▸ **Required work**
Starting at the line that contains "const animal = new THREE.Group();", copy every line down to the line that contains "obj.matrix_world = world", inclusive, exactly as it stands. Omit all other lines.

▼

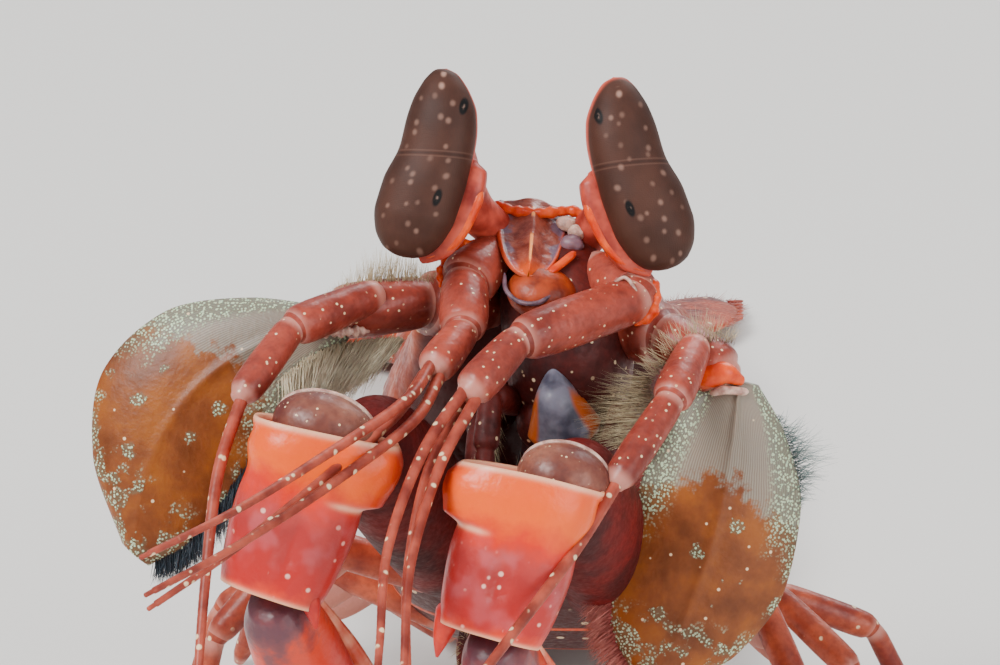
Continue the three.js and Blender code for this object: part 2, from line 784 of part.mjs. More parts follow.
for (const [side, sign] of SIDES) {
  const claw = CLAWS[side];
  const [base, knee, top, wrist, foot] = ["base", "knee", "top", "wrist", "foot"].map((k) =>
    at(claw[k]),
  );
  const hinge = V(1, 0, 0);
  add(`claw_carpus_${side}`, "orange", (g) => {
    const body = clawLength(top, wrist, V(0.29, -0.89, 0.34), CARPUS_FORM, 12, g);
    // The spine points down from the inner corner beside the wrist.
    const inner = wrist.clone().add(V(-sign * 2.6, 0.6, 2.0));
    const spine = tube(
      [
        { p: inner, a: 1.2, b: 1.2 },
        { p: inner.clone().add(V(-sign * 0.5, -0.3, -2.4)), a: 0.7, b: 0.7 },
        { p: inner.clone().add(V(-sign * 0.7, -0.4, -3.8)), a: 0.25, b: 0.25 },
      ],
      V(0, 1, 0),
      8,
      g,
    );
    return union(body, spine);
  });
  const drop = foot.clone().sub(wrist).normalize();
  const front = drop.clone().cross(hinge).normalize();
  add(`claw_propodus_${side}`, "claw", (g) =>
    clawLength(wrist, foot, front, PROPODUS_FORM, 12, g),
  );
  add(`claw_merus_${side}`, "claw", (g) => clawLength(base, knee, V(0, 1, 1), MERUS_FORM, 12, g));
  add(`claw_finger_${side}`, "orange", (g) => {
    const beside = (t, rear) => wrist.clone().lerp(foot, t).addScaledVector(front, -rear);
    return tube(
      [
        { p: beside(1.03, -1.0), a: 1.6, b: 1.5 },
        { p: beside(1.05, 2.2), a: 1.5, b: 1.7 },
        { p: beside(0.98, FINGER_ROOM - 0.3), a: 1.1, b: 1.6 },
        { p: beside(0.8, FINGER_ROOM + 0.1), a: 0.9, b: 1.35 },
        { p: beside(0.5, FINGER_ROOM), a: 0.75, b: 1.1 },
        { p: beside(0.24, FINGER_ROOM - 0.6), a: 0.35, b: 0.4 },
      ],
      hinge,
      8,
      g,
    );
  });
}

// Third to fifth maxillipeds: short folded limbs that end in round pads

const PAD = { half: 2.9, high: 2.6, thick: 0.9 };
const FOLDED = [
  { s: 13, root: -4.6, elbow: [0.1, -5.8, 0.6], pad: [-0.3, -7.4, -3.2] },
  { s: 19, root: -6.6, elbow: [0.1, -6.2, 0.2], pad: [-0.3, -7.8, -3.8] },
  { s: 25, root: -6.6, elbow: [0.1, -7.6, -0.4], pad: [-0.3, -9.0, -4.4] },
];
const CHEST_SIDE = 2.0; // how far the folded limbs stand from the middle of the chest
for (const [side, sign] of SIDES)
  FOLDED.forEach((fold, i) =>
    add(`maxilliped_${i + 3}_${side}`, "limb", (g) => {
      const root = onBody(fold.s, sign * CHEST_SIDE, fold.root);
      // A place beside the root, by its steps outwards, back and up.
      const place = ([x, y, z]) => root.clone().add(V(sign * x, y, z));
      const elbow = place(fold.elbow);
      const pad = place(fold.pad);
      const stem = limb([root, elbow, pad], [1.25, 1.1, 0.9], V(1, 0, 0), 8, { grow: g });
      const ahead = pad.clone().sub(elbow).normalize();
      const face = V(sign, 0.15, 0).normalize();
      const across = ahead.clone().cross(face).normalize();
      const axes = [across, face.clone().cross(across).normalize(), face];
      const middle = pad.clone().addScaledVector(ahead, 1.0);
      return union(stem, ball(middle, [PAD.high, PAD.half, PAD.thick], axes, g, 10, 6));
    }),
  );

// Walking legs: a long slim leg from each side of each free thorax segment, and a small
// paddle on its second joint

const FOOT_BELOW = -0.9; // the feet end below the ground, which trims them flat
const LEGS = [
  { knee: [9.0, -5.4, 4.6], shin: [14.6, -10.4, -2.6], foot: [17.6, -13.2] },
  { knee: [10.4, -2.2, 4.8], shin: [17.4, -4.4, 0.2], foot: [21.4, -5.6] },
  { knee: [10.0, 1.4, 4.6], shin: [17.2, 4.4, 1.2], foot: [21.4, 6.6] },
];
for (const [side, sign] of SIDES)
  LEGS.forEach((leg, i) =>
    add(
      `leg_${i + 1}_${side}`,
      "limb",
      (g) => {
        const s = CARAPACE + (i + 0.5) * THORAX;
        const root = onBody(s, sign * 8.6, -3.0);
        const place = ([x, y, z]) => root.clone().add(V(sign * x, y, z));
        const foot = place([leg.foot[0], leg.foot[1], 0]).setZ(FOOT_BELOW);
        const knee = place(leg.knee);
        const shin = place(leg.shin);
        const walk = limb([root, knee, shin, foot], [1.6, 1.3, 1.05, 0.8], V(0, 1, 0.05), 8, {
          grow: g,
        });
        const paddle = blade(
          root.clone().lerp(knee, 0.62),
          place([leg.knee[0] + 2.6, leg.knee[1] - 3.2, leg.knee[2] - 4.6]),
          3.0,
          0.9,
          V(0, 1, 0.2),
          g,
          8,
        );
        return union(walk, paddle);
      },
      true,
    ),
  );

// Fitting: each piece is cut clear of the pieces before it, and trimmed flat at the ground

const fitted = [];
const ground = solidOf(new THREE.BoxGeometry(400, 400, 20).translate(0, 0, -10));
const boxesMeet = (a, b) => a.min.every((low, i) => low < b.max[i] + GAP && b.min[i] < a.max[i] + GAP);

for (const part of parts) {
  let solid = part.make(0);
  if (part.floor) solid = solid.subtract(ground);
  for (const other of fitted) {
    if (!boxesMeet(solid.boundingBox(), other.box)) continue;
    if (solid.intersect(other.grown).volume() > 1e-4) solid = solid.subtract(other.grown);
  }
  const kept = largest(largest(solid).simplify(0.008));
  fitted.push({ part, solid: kept, grown: part.make(GAP), box: kept.boundingBox() });
}

const animal = new THREE.Group();
animal.position.fromArray(ORIGIN_SHIFT);
for (const { part, solid } of fitted) {
  const mesh = solid.getMesh();
  const geometry = new THREE.BufferGeometry();
  geometry.setAttribute("position", new THREE.BufferAttribute(mesh.vertProperties, 3));
  geometry.setIndex(new THREE.BufferAttribute(mesh.triVerts, 1));
  geometry.computeVertexNormals();
  const [color, roughness] = LOOKS[part.look];
  const material = new THREE.MeshStandardMaterial({ color, roughness, metalness: 0 });
  const piece = new THREE.Mesh(geometry, material);
  piece.name = part.name;
  animal.add(piece);
}

export default animal;
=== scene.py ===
import math
from itertools import product

import bpy
import numpy as np
from mathutils import Matrix, Vector


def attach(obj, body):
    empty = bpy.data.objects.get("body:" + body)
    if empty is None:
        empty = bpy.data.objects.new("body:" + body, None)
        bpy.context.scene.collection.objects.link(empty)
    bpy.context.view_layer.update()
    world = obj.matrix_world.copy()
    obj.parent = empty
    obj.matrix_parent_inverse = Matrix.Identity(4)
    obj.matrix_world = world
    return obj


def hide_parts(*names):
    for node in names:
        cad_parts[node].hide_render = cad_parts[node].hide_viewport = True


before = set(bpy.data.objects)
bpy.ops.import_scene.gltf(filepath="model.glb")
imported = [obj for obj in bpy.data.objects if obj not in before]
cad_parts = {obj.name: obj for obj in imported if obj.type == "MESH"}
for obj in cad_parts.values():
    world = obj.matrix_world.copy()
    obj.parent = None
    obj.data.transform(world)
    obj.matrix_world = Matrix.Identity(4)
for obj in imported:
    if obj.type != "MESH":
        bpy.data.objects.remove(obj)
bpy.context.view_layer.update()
MM = 0.001
SHIFT = np.array([20.2, -47.1, 0.0])
SIDES = (("right", -1), ("left", 1))
random = np.random.RandomState(7)


# Numbers and vectors

def vec(*numbers):
    return np.array(numbers, float)


def unit(v):
    v = np.asarray(v, float)
    return v / np.linalg.norm(v, axis=-1, keepdims=True)


def normal_to(a, b):
    """The direction square to two others."""
    return unit(np.cross(a, b))


def square_to(v, ahead):
    """A direction bent to stand square to another."""
    return unit(v - ahead * (v @ ahead))


def to_middle(v, sign):
    """A direction or its opposite, whichever points from a side to the animal's middle."""
    return -v if v[0] * sign > 0 else v


def smooth(t, low=0.0, high=1.0):
    t = np.clip((np.asarray(t, float) - low) / (high - low), 0, 1)
    return t * t * (3 - 2 * t)


def window(t, start, full, fading, end):
    """0 outside start and end, 1 from full to fading, and smooth between."""
    return smooth(t, start, full) * (1 - smooth(t, fading, end))


def hump(x, middle, width):
    """A soft hump, 1 high at the middle and almost nothing two widths away."""
    return np.exp(-(((x - middle) / width) ** 2))


def mix(a, b, t):
    return a + (b - a) * t


def steps(rows, s):
    """The value at s of a table of (s, value) rows, with smooth steps between the rows."""
    xs, vs = np.array(rows, float).T
    k = np.clip(np.searchsorted(xs, s, side="left"), 1, len(xs) - 1)
    return mix(vs[k - 1], vs[k], smooth((s - xs[k - 1]) / (xs[k] - xs[k - 1])))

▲

▸ **Task result**
const animal = new THREE.Group();
animal.position.fromArray(ORIGIN_SHIFT);
for (const { part, solid } of fitted) {
  const mesh = solid.getMesh();
  const geometry = new THREE.BufferGeometry();
  geometry.setAttribute("position", new THREE.BufferAttribute(mesh.vertProperties, 3));
  geometry.setIndex(new THREE.BufferAttribute(mesh.triVerts, 1));
  geometry.computeVertexNormals();
  const [color, roughness] = LOOKS[part.look];
  const material = new THREE.MeshStandardMaterial({ color, roughness, metalness: 0 });
  const piece = new THREE.Mesh(geometry, material);
  piece.name = part.name;
  animal.add(piece);
}

export default animal;
=== scene.py ===
import math
from itertools import product

import bpy
import numpy as np
from mathutils import Matrix, Vector


def attach(obj, body):
    empty = bpy.data.objects.get("body:" + body)
    if empty is None:
        empty = bpy.data.objects.new("body:" + body, None)
        bpy.context.scene.collection.objects.link(empty)
    bpy.context.view_layer.update()
    world = obj.matrix_world.copy()
    obj.parent = empty
    obj.matrix_parent_inverse = Matrix.Identity(4)
    obj.matrix_world = world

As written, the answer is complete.